A large number of other threatened and protected mammals such tigers, leopards, Asiatic dholes and sloth bears live in the area and it’s illogical to expect that all of them will restrict themselves to the usage of underpasses. Even with regulation of speeds and other restrictions on train passage we are likely to see colossal mortality through collisions. Solid waste discarded from trains, which unfortunately litters nearly all tracks in our country, would attract wildlife, further increasing chances of collisions. It is presently impossible to predict what impacts the noise of trains is likely to have on the wildlife in the area. One must keep in mind that this is a pristine area which has had little human disturbance in the past, and probably with one of the highest mammal biomass in the country or even in Asia living under near ideal conditions.

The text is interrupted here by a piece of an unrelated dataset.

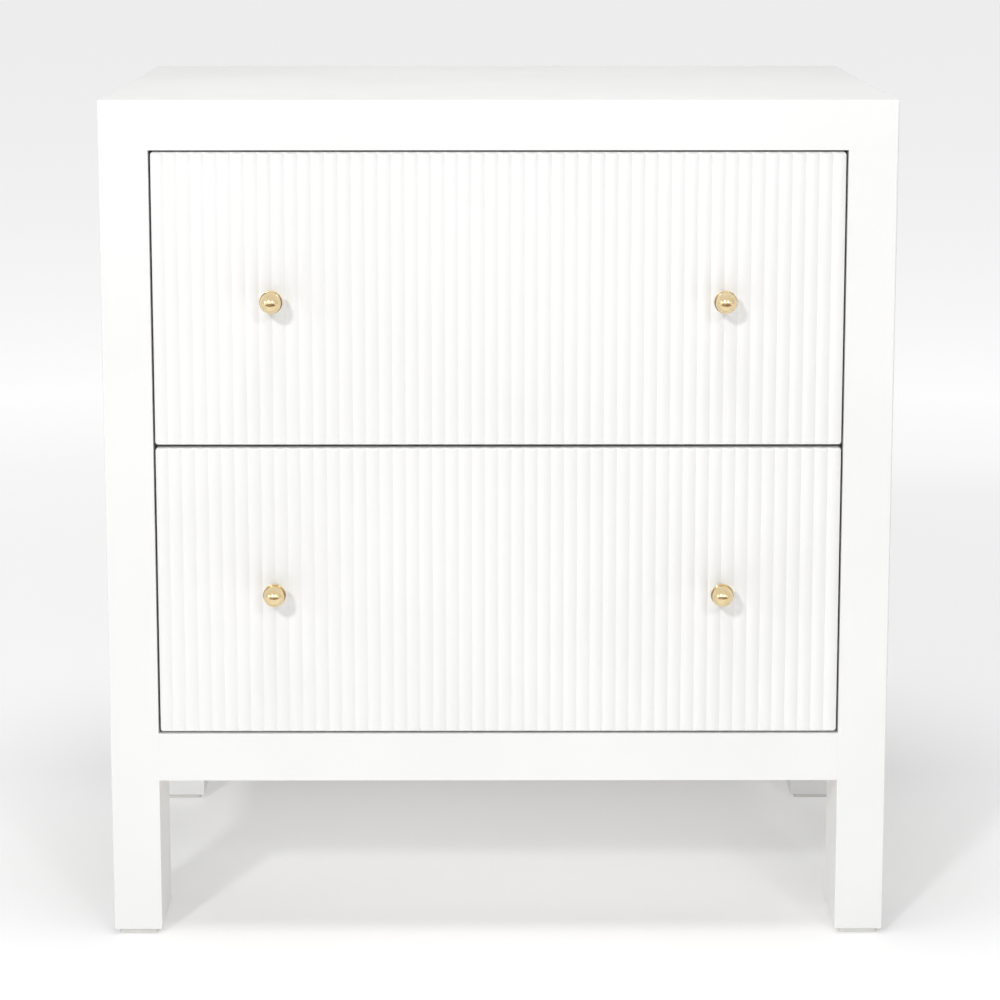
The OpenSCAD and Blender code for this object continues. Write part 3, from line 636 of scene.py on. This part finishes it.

The Wayanad area is largely agrarian and dominated by coffee plantations and other commodity crops. One wonders what trade this railway line will actually enhance. Furthermore, there are two types of traffic travelling between Wayanad, Mysuru and Bengaluru: commuters who work in these two cities and visit their homes in the Wayanad and Nilgiri areas for holidays or on weekends and those who holiday there during tourist seasons. The volume of service offered by the state transport services of Karnataka, Kerala and Tamil Nadu and private transport companies should be sufficient to meet the needs.
In fact, the High Court in Kerala rejected the project in 2013, astutely noting that “it is also pertinent to mention that there is road connectivity between these two places and it is not a case where other form of transportation is missing or unavailable.”